### The task:
Quote verbatim every line from the line containing "gaps.append(copy)" to the line containing "imported = [obj", inclusive of both, and no other line.

### Given data:
------------------------

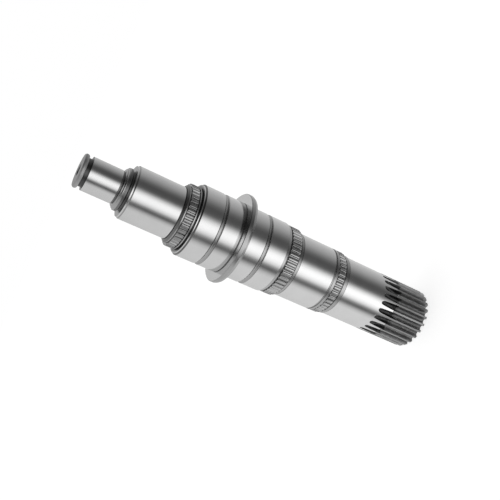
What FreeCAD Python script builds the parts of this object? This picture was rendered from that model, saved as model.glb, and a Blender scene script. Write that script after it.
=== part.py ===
import FreeCAD, Part
import math
import os

# Transmission main shaft, turned, hobbed and ground from one bar of steel.
# It stands on its toothed output end: the axis is +Z, the centre of that end is the origin.
# All sizes are in millimetres and are named from the output end upwards.

# Output toothing: straight gaps that end in run-outs, where the hob left the bar on its arc
output_teeth = 24
output_root_depth = 4.05
output_floor_width = 1.55
output_tip_width = 1.25
output_full_length = 25.8
output_end_chamfer = 1.0
output_end_chamfer_length = 1.6
hob_radius = 40.0
hob_overshoot = 1.8

# Tail seat, which the output toothing is cut into
tail_radius = 23.5
tail_length = 76.6

# Rear hub ring: straight teeth that carry a clutch hub
rear_hub_teeth = 41
rear_hub_turn = 4.1
rear_hub_radius = 24.95
rear_hub_tooth_length = 6.1
rear_hub_lower_land_radius = 23.95
rear_hub_lower_land_length = 2.0
rear_hub_gap_length = 1.9
rear_hub_upper_land_length = 2.1

# Rear gear journal, between the rear and the middle hub rings
rear_journal_radius = 25.0
rear_journal_length = 28.1

# Middle hub ring
middle_hub_teeth = 45
middle_hub_turn = -0.7
middle_hub_radius = 26.85
middle_hub_tooth_length = 6.7
middle_hub_land_radius = 25.6
middle_hub_land_length = 2.7
middle_hub_gap_length = 1.9

# Middle gear journal, below the collar
middle_journal_radius = 27.5
middle_journal_length = 33.6
middle_journal_chamfer = 0.6
middle_journal_chamfer_length = 2.2
middle_oil_groove_height = 16.2

# Collar that takes the end thrust of the gears on both sides
collar_radius = 34.8
collar_thickness = 4.9
collar_lower_chamfer = 0.9
collar_lower_chamfer_length = 2.0
collar_upper_chamfer = 0.4

# Front gear journal, above the collar
front_journal_radius = 27.5
front_journal_length = 33.6
front_journal_chamfer_length = 1.0
front_nose_radius = 26.5
front_nose_length = 0.7
front_oil_groove_height = 14.0

# Front hub ring
front_hub_teeth = 39
front_hub_turn = 4.2
front_hub_radius = 24.05
front_hub_tooth_length = 6.7
front_hub_gap_length = 0.7
front_hub_lower_land_length = 1.0
front_hub_upper_land_radius = 22.1
front_hub_upper_land_length = 1.2
front_hub_foot_radius = 20.6
front_hub_foot_length = 1.0

# Bearing journal
bearing_journal_radius = 20.0
bearing_journal_length = 37.2
bearing_journal_chamfer_length = 0.8
bearing_nose_radius = 19.2
bearing_nose_length = 1.0

# Lock nut thread, as the cylinder over its crests, with an undercut that slopes up to it
# and a chamfered start
thread_radius = 16.0
thread_length = 3.8
thread_chamfer = 2.2
thread_chamfer_length = 1.7
thread_undercut_radius = 14.5
thread_undercut_length = 2.1

# Pilot journal at the front end, with a groove for a retaining ring
pilot_radius = 12.5
pilot_relief_width = 1.65
pilot_length = 21.75
ring_groove_depth = 2.1
ring_groove_width = 2.7
end_disc_length = 3.3
end_disc_chamfer = 1.3

# Teeth of the hub rings: their tips and the floors of their gaps as shares of the pitch, and
# how far a land beside a ring stands over the tips
hub_tooth_depth = 0.95
hub_tip_share = 0.42
hub_floor_share = 0.28
hub_land_rise = 0.05

# Grinding reliefs at the ends of the rear and pilot journals, and oil grooves in the two wide
# journals
relief_depth = 0.6
rear_relief_width = 1.45
middle_relief_width = 1.25
oil_groove_width = 3.3
oil_groove_depth = 1.1

# Centre holes that held the bar between the points of the lathe
centre_hole_radius = 4.5
centre_hole_angle = 60.0
centre_floor_radius = 2.0


class TurnedOutline:
    """Half section of the turned shaft, drawn upwards from the middle of its lower end."""

    def __init__(self):
        self.edges = []
        self.radius = 0.0
        self.height = 0.0

    def point(self, radius, height):
        return FreeCAD.Vector(radius, 0.0, height)

    def start(self, radius, height):
        self.radius = radius
        self.height = height

    def go(self, radius, height):
        near = self.point(self.radius, self.height)
        far = self.point(radius, height)
        if near.distanceToPoint(far) > 1e-6:
            self.edges.append(Part.LineSegment(near, far).toShape())
            self.start(radius, height)

    def along(self, length):
        self.go(self.radius, self.height + length)

    def face(self, radius):
        self.go(radius, self.height)

    def cone(self, radius, length):
        self.go(radius, self.height + length)

    def square_groove(self, depth, width):
        land = self.radius
        self.face(land - depth)
        self.along(width)
        self.face(land)

    def revolve(self):
        closing = Part.LineSegment(
            self.point(self.radius, self.height), self.edges[0].Vertexes[0].Point).toShape()
        wire = Part.Wire(self.edges + [closing])
        axis = FreeCAD.Vector(0.0, 0.0, 1.0)
        return Part.Face(wire).revolve(FreeCAD.Vector(), axis, 360.0)


def centre_hole_depth():
    """Depth at which the cone of a centre hole has narrowed to its floor."""
    half_angle = math.radians(centre_hole_angle / 2.0)
    return (centre_hole_radius - centre_floor_radius) / math.tan(half_angle)


def hub_seat_radius(tip_radius):
    """Radius of the turned floor that a ring of teeth stands on."""
    return tip_radius - hub_tooth_depth - relief_depth


def turned_blank():
    """The whole shaft before its teeth, and the height where each hub ring starts."""
    outline = TurnedOutline()
    hub_heights = {}

    # Lower centre hole and end face
    outline.start(0.0, centre_hole_depth())
    outline.face(centre_floor_radius)
    outline.cone(centre_hole_radius, -centre_hole_depth())

    # Tail seat
    outline.face(tail_radius - output_end_chamfer)
    outline.cone(tail_radius, output_end_chamfer_length)
    outline.go(tail_radius, tail_length)

    # Rear hub ring
    outline.face(rear_hub_lower_land_radius)
    outline.along(rear_hub_lower_land_length)
    outline.face(hub_seat_radius(rear_hub_radius))
    outline.along(rear_hub_gap_length)
    hub_heights["rear"] = outline.height
    outline.along(rear_hub_tooth_length)
    outline.face(rear_hub_radius + hub_land_rise)
    outline.along(rear_hub_upper_land_length)

    # Rear gear journal
    outline.face(rear_journal_radius - relief_depth)
    outline.cone(rear_journal_radius, rear_relief_width)
    outline.along(rear_journal_length)
    outline.cone(rear_journal_radius - relief_depth, middle_relief_width)

    # Middle hub ring
    outline.face(middle_hub_land_radius)
    outline.along(middle_hub_land_length)
    outline.face(hub_seat_radius(middle_hub_radius))
    hub_heights["middle"] = outline.height
    outline.along(middle_hub_tooth_length)
    outline.along(middle_hub_gap_length)

    # Middle gear journal
    journal_bottom = outline.height
    outline.face(middle_journal_radius - middle_journal_chamfer)
    outline.cone(middle_journal_radius, middle_journal_chamfer_length)
    outline.go(middle_journal_radius, journal_bottom + middle_oil_groove_height)
    outline.square_groove(oil_groove_depth, oil_groove_width)
    outline.go(middle_journal_radius, journal_bottom + middle_journal_length)

    # Collar
    collar_top = outline.height + collar_thickness
    outline.face(collar_radius - collar_lower_chamfer)
    outline.cone(collar_radius, collar_lower_chamfer_length)
    outline.go(collar_radius, collar_top - collar_upper_chamfer)
    outline.cone(collar_radius - collar_upper_chamfer, collar_upper_chamfer)

    # Front gear journal
    journal_bottom = outline.height
    outline.face(front_journal_radius)
    outline.go(front_journal_radius, journal_bottom + front_oil_groove_height)
    outline.square_groove(oil_groove_depth, oil_groove_width)
    nose_bottom = journal_bottom + front_journal_length - front_nose_length
    outline.go(front_journal_radius, nose_bottom - front_journal_chamfer_length)
    outline.cone(front_nose_radius, front_journal_chamfer_length)
    outline.along(front_nose_length)

    # Front hub ring
    outline.face(hub_seat_radius(front_hub_radius))
    outline.along(front_hub_gap_length)
    outline.face(front_hub_radius + hub_land_rise)
    outline.along(front_hub_lower_land_length)
    outline.face(hub_seat_radius(front_hub_radius))
    hub_heights["front"] = outline.height
    outline.along(front_hub_tooth_length)
    outline.face(front_hub_upper_land_radius)
    outline.along(front_hub_upper_land_length)
    outline.cone(front_hub_foot_radius, front_hub_foot_length)

    # Bearing journal
    nose_bottom = outline.height + bearing_journal_length - bearing_nose_length
    outline.face(bearing_journal_radius)
    outline.go(bearing_journal_radius, nose_bottom - bearing_journal_chamfer_length)
    outline.cone(bearing_nose_radius, bearing_journal_chamfer_length)
    outline.along(bearing_nose_length)

    # Lock nut thread
    outline.face(thread_undercut_radius)
    outline.cone(thread_radius, thread_undercut_length)
    outline.along(thread_length - thread_chamfer_length)
    outline.cone(thread_radius - thread_chamfer, thread_chamfer_length)

    # Pilot journal, retaining ring groove and end disc
    outline.face(pilot_radius - relief_depth)
    outline.along(pilot_relief_width)
    outline.face(pilot_radius)
    outline.along(pilot_length)
    outline.square_groove(ring_groove_depth, ring_groove_width)
    outline.along(end_disc_length - end_disc_chamfer)
    outline.cone(pilot_radius - end_disc_chamfer, end_disc_chamfer)

    # Upper centre hole
    outline.face(centre_hole_radius)
    outline.cone(centre_floor_radius, -centre_hole_depth())
    outline.face(0.0)
    return outline.revolve(), hub_heights


def polar(radius, angle, height=0.0):
    return FreeCAD.Vector(radius * math.cos(angle), radius * math.sin(angle), height)


def hub_ring(teeth, tip_radius, length, height, turn):
    """Ring of straight teeth. One tooth is turned from -Y towards -X by the angle given."""
    root_radius = tip_radius - hub_tooth_depth
    inner_radius = hub_seat_radius(tip_radius) - relief_depth
    pitch = 2.0 * math.pi / teeth
    half_tip = hub_tip_share * pitch / 2.0
    half_floor = hub_floor_share * pitch / 2.0
    corners = []
    for tooth in range(teeth):
        middle = tooth * pitch - math.pi / 2.0 - math.radians(turn)
        corners.append(polar(tip_radius, middle - half_tip, height))
        corners.append(polar(tip_radius, middle + half_tip, height))
        corners.append(polar(root_radius, middle + pitch / 2.0 - half_floor, height))
        corners.append(polar(root_radius, middle + pitch / 2.0 + half_floor, height))
    section = Part.Face(Part.makePolygon(corners + corners[:1]))
    prism = section.extrude(FreeCAD.Vector(0.0, 0.0, length))
    core = Part.makeCylinder(inner_radius, length, FreeCAD.Vector(0.0, 0.0, height))
    return prism.cut(core)


def output_gap_section():
    """Section of one gap of the output toothing, across +X, with straight flanks."""
    root_radius = tail_radius - output_root_depth
    seat_width = 2.0 * math.pi * tail_radius / output_teeth - output_tip_width
    flank_slope = (seat_width - output_floor_width) / output_root_depth
    mouth_width = seat_width + flank_slope * hob_overshoot
    corners = [
        FreeCAD.Vector(root_radius, -output_floor_width / 2.0, 0.0),
        FreeCAD.Vector(tail_radius + hob_overshoot, -mouth_width / 2.0, 0.0),
        FreeCAD.Vector(tail_radius + hob_overshoot, mouth_width / 2.0, 0.0),
        FreeCAD.Vector(root_radius, output_floor_width / 2.0, 0.0),
    ]
    return Part.Face(Part.makePolygon(corners + corners[:1]))


def output_gap():
    """One gap: a straight cut of full depth, then the arc on which the hob left the seat."""
    section = output_gap_section()
    section.translate(FreeCAD.Vector(0.0, 0.0, output_full_length))
    straight = section.extrude(FreeCAD.Vector(0.0, 0.0, -output_full_length - hob_overshoot))
    hob_axis_radius = tail_radius - output_root_depth + hob_radius
    hob_axis = FreeCAD.Vector(hob_axis_radius, 0.0, output_full_length)
    exit_cosine = (hob_radius - output_root_depth - hob_overshoot) / hob_radius
    exit_angle = math.degrees(math.acos(exit_cosine))
    run_out = section.revolve(hob_axis, FreeCAD.Vector(0.0, 1.0, 0.0), exit_angle)
    return straight.fuse(run_out)


def output_gaps():
    """Every gap of the output toothing, with one tooth facing -Y."""
    gap = output_gap()
    pitch = 360.0 / output_teeth
    gaps = []
    for number in range(output_teeth):
        copy = gap.copy()
        turn = -90.0 + (number + 0.5) * pitch
        copy.rotate(FreeCAD.Vector(), FreeCAD.Vector(0.0, 0.0, 1.0), turn)
        gaps.append(copy)
    return gaps


def main_shaft():
    blank, heights = turned_blank()
    rear_ring = hub_ring(
        rear_hub_teeth, rear_hub_radius, rear_hub_tooth_length, heights["rear"], rear_hub_turn)
    middle_ring = hub_ring(
        middle_hub_teeth, middle_hub_radius, middle_hub_tooth_length, heights["middle"], middle_hub_turn)
    front_ring = hub_ring(
        front_hub_teeth, front_hub_radius, front_hub_tooth_length, heights["front"], front_hub_turn)
    shaft = blank.cut(output_gaps())
    return shaft.fuse([rear_ring, middle_ring, front_ring])


os.makedirs("parts", exist_ok=True)
shaft = main_shaft()
if shaft.ShapeType != "Solid":
    shaft = shaft.Solids[0]
shaft.exportStep("parts/main_shaft.step")
print("main_shaft", "valid" if shaft.isValid() else "not valid", round(shaft.Volume, 1), "mm3")
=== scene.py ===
import math

import bmesh
import bpy
from mathutils import Matrix, Vector


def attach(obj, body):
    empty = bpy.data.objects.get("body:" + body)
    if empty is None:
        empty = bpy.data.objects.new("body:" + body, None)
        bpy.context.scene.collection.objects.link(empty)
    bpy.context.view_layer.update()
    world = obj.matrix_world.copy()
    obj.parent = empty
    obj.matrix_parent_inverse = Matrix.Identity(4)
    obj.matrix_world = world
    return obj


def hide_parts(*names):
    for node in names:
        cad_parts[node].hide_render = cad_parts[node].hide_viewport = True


# The shaft stands on its toothed end, with its axis along +Z, as the frame holds it. Sizes are in
# millimetres, and every piece is made where it lies on the finished shaft.
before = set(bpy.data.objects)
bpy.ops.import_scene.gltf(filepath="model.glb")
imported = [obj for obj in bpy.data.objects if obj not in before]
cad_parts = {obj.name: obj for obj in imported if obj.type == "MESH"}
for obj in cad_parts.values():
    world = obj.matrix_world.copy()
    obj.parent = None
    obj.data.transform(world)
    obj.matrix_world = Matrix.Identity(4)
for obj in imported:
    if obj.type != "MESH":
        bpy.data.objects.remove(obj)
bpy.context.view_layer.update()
MM = 0.001


# Output toothing: 24 straight teeth at the end that stands on the floor, which carry the output
# flange. A hob cut the gaps from the end and left the bar on its own arc, so each gap ends in a
# rounded run-out, black from hardening. The tips are what is left of the ground seat.
def add_node(tree, kind, values=(), **settings):
    node = tree.nodes.new(kind)
    for key, value in settings.items():
        setattr(node, key, value)
    for socket, value in dict(values).items():
        node.inputs[socket].default_value = value
    return node


def noise(tree, scale, detail):
    """Noise on object coordinates, with its own scale along each axis."""
    place = add_node(tree, "ShaderNodeTexCoord")
    stretch = add_node(tree, "ShaderNodeMapping", {"Scale": scale})
    grain = add_node(tree, "ShaderNodeTexNoise", {"Scale": 1.0, "Detail": detail, "Roughness": 0.55})
    tree.links.new(place.outputs["Object"], stretch.inputs["Vector"])
    tree.links.new(stretch.outputs["Vector"], grain.inputs["Vector"])
    return grain.outputs["Fac"]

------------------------

### Solution to this exercise:
        gaps.append(copy)
    return gaps


def main_shaft():
    blank, heights = turned_blank()
    rear_ring = hub_ring(
        rear_hub_teeth, rear_hub_radius, rear_hub_tooth_length, heights["rear"], rear_hub_turn)
    middle_ring = hub_ring(
        middle_hub_teeth, middle_hub_radius, middle_hub_tooth_length, heights["middle"], middle_hub_turn)
    front_ring = hub_ring(
        front_hub_teeth, front_hub_radius, front_hub_tooth_length, heights["front"], front_hub_turn)
    shaft = blank.cut(output_gaps())
    return shaft.fuse([rear_ring, middle_ring, front_ring])


os.makedirs("parts", exist_ok=True)
shaft = main_shaft()
if shaft.ShapeType != "Solid":
    shaft = shaft.Solids[0]
shaft.exportStep("parts/main_shaft.step")
print("main_shaft", "valid" if shaft.isValid() else "not valid", round(shaft.Volume, 1), "mm3")
=== scene.py ===
import math

import bmesh
import bpy
from mathutils import Matrix, Vector


def attach(obj, body):
    empty = bpy.data.objects.get("body:" + body)
    if empty is None:
        empty = bpy.data.objects.new("body:" + body, None)
        bpy.context.scene.collection.objects.link(empty)
    bpy.context.view_layer.update()
    world = obj.matrix_world.copy()
    obj.parent = empty
    obj.matrix_parent_inverse = Matrix.Identity(4)
    obj.matrix_world = world
    return obj


def hide_parts(*names):
    for node in names:
        cad_parts[node].hide_render = cad_parts[node].hide_viewport = True


# The shaft stands on its toothed end, with its axis along +Z, as the frame holds it. Sizes are in
# millimetres, and every piece is made where it lies on the finished shaft.
before = set(bpy.data.objects)
bpy.ops.import_scene.gltf(filepath="model.glb")
imported = [obj for obj in bpy.data.objects if obj not in before]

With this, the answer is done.